Perhaps this suggests that in the hierarchy of judicial venues, ranging from DCO/PA’s office to Appellate Authority of Commissioner to Fata Tribunal, PHC and SCP would be added to the list to have grievances of the aggrieved party redressed beyond the confines of a typical bureaucratic setup.

This falls short of a rigorous reform which demands major overhaul of the judicial system of Fata. This entails abolishing FCR, replacing it with Pakistan Penal Code, establishing formal judiciary — from magistrate court to district and session court to high court to Supreme Court — in the tribal region and transferring the judicial powers of bureaucracy to the judiciary while leaving no legal role for the jirga system either.
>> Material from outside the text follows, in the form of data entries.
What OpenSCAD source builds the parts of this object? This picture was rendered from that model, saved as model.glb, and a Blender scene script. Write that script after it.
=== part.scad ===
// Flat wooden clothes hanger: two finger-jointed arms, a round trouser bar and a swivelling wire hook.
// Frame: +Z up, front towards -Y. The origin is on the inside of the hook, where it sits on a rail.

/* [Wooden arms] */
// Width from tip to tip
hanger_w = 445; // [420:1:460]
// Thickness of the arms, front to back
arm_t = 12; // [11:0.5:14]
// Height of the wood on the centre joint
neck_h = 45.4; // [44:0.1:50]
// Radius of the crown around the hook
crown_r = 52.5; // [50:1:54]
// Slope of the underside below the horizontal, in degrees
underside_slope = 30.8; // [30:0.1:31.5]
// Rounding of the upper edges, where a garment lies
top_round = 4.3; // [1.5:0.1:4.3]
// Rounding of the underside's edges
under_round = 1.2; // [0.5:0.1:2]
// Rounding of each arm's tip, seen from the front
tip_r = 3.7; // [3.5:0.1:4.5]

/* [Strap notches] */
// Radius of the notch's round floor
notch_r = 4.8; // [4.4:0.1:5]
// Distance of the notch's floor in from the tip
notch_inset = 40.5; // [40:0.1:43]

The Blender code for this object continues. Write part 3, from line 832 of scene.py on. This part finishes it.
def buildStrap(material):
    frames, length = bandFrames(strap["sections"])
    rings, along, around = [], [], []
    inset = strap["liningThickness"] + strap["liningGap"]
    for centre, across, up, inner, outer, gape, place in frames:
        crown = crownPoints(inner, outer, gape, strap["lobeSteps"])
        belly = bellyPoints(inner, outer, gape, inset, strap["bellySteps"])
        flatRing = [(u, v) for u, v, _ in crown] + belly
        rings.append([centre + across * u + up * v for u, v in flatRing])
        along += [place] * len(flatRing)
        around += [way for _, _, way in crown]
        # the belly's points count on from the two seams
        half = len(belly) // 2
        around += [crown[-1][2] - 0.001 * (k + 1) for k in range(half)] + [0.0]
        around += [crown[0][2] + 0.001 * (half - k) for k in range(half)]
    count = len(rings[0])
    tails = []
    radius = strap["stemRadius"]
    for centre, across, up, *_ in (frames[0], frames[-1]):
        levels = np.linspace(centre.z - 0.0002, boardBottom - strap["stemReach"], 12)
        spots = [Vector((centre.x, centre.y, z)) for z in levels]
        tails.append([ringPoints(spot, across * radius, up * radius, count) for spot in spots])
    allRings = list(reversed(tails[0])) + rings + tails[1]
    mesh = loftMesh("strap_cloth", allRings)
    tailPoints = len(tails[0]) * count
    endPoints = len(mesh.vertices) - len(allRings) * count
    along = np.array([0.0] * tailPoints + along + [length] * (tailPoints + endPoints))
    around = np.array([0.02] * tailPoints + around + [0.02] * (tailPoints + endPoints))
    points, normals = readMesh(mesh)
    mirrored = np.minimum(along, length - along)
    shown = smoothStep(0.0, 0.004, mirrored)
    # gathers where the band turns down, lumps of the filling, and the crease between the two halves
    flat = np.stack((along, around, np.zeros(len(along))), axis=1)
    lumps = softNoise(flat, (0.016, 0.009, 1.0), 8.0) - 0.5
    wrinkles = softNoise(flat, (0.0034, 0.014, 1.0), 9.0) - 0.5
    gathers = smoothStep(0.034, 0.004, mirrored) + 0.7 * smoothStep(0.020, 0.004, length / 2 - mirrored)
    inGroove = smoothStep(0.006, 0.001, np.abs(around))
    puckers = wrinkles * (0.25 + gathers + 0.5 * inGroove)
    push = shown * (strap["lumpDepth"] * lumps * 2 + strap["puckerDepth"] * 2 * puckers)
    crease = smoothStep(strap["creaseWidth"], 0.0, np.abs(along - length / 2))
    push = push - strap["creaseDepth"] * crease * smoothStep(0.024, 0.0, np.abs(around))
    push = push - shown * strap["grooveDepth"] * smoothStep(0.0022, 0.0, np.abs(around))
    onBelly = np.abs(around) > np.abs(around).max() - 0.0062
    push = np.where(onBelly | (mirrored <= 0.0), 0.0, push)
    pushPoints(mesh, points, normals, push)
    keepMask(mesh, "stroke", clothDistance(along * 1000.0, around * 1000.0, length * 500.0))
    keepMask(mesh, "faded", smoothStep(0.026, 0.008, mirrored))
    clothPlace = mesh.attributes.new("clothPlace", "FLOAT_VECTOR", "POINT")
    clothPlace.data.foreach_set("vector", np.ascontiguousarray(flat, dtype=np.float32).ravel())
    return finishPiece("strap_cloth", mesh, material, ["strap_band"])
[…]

Therefore, doing so necessitates a more comprehensive piece of legislation than The Supreme Court and High Court (Extension of Jurisdiction to Federally Administered Tribal Areas) Act, 2018. The legislative piece does not only leave much to be desired, the current bill, even if it is converted into act, will be challenging.
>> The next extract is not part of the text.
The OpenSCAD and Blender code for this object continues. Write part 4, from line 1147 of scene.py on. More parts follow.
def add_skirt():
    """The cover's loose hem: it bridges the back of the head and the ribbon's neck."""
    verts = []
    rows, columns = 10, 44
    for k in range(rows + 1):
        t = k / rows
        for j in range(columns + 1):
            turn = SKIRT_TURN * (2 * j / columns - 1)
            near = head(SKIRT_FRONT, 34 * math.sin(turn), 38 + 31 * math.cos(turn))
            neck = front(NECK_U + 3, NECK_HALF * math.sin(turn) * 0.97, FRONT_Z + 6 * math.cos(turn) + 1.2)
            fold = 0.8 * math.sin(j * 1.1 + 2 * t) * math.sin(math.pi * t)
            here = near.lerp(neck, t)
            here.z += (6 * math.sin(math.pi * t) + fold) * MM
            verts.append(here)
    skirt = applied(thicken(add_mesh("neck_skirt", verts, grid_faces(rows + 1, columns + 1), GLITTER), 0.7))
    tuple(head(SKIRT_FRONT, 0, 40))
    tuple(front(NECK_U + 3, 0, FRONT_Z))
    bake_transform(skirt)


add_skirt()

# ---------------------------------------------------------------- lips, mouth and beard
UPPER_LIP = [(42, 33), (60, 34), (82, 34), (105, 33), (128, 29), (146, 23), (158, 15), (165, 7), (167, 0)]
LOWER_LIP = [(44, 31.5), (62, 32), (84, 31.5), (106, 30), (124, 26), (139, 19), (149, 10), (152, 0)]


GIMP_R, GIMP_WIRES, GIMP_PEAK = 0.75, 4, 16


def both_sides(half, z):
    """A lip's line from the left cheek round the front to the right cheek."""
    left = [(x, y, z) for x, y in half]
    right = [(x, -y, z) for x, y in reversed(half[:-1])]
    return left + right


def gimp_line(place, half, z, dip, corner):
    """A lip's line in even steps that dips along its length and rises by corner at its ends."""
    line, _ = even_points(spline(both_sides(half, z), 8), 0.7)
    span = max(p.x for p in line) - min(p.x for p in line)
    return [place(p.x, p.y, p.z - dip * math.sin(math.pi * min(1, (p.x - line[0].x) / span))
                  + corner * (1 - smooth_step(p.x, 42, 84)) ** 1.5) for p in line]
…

As section 1 clause (2) of the proposed act suggests, the act would not come into effect right after its passage from the Parliament. Rather it might be enforced in gradual manner. “It [Act] shall come into force on such date or dates in such Federally Administered Tribal Areas or part thereof, as the Federal Government may, by notification in the official Gazette, determine from time to time,” states section 1 clause (2) of the bill.

No doubt, mainstreaming Fata, long overdue, is an uphill task. It is noble too. Good intentions do not suffice until they are followed by concrete steps informed by thorough understanding of the issue at hand!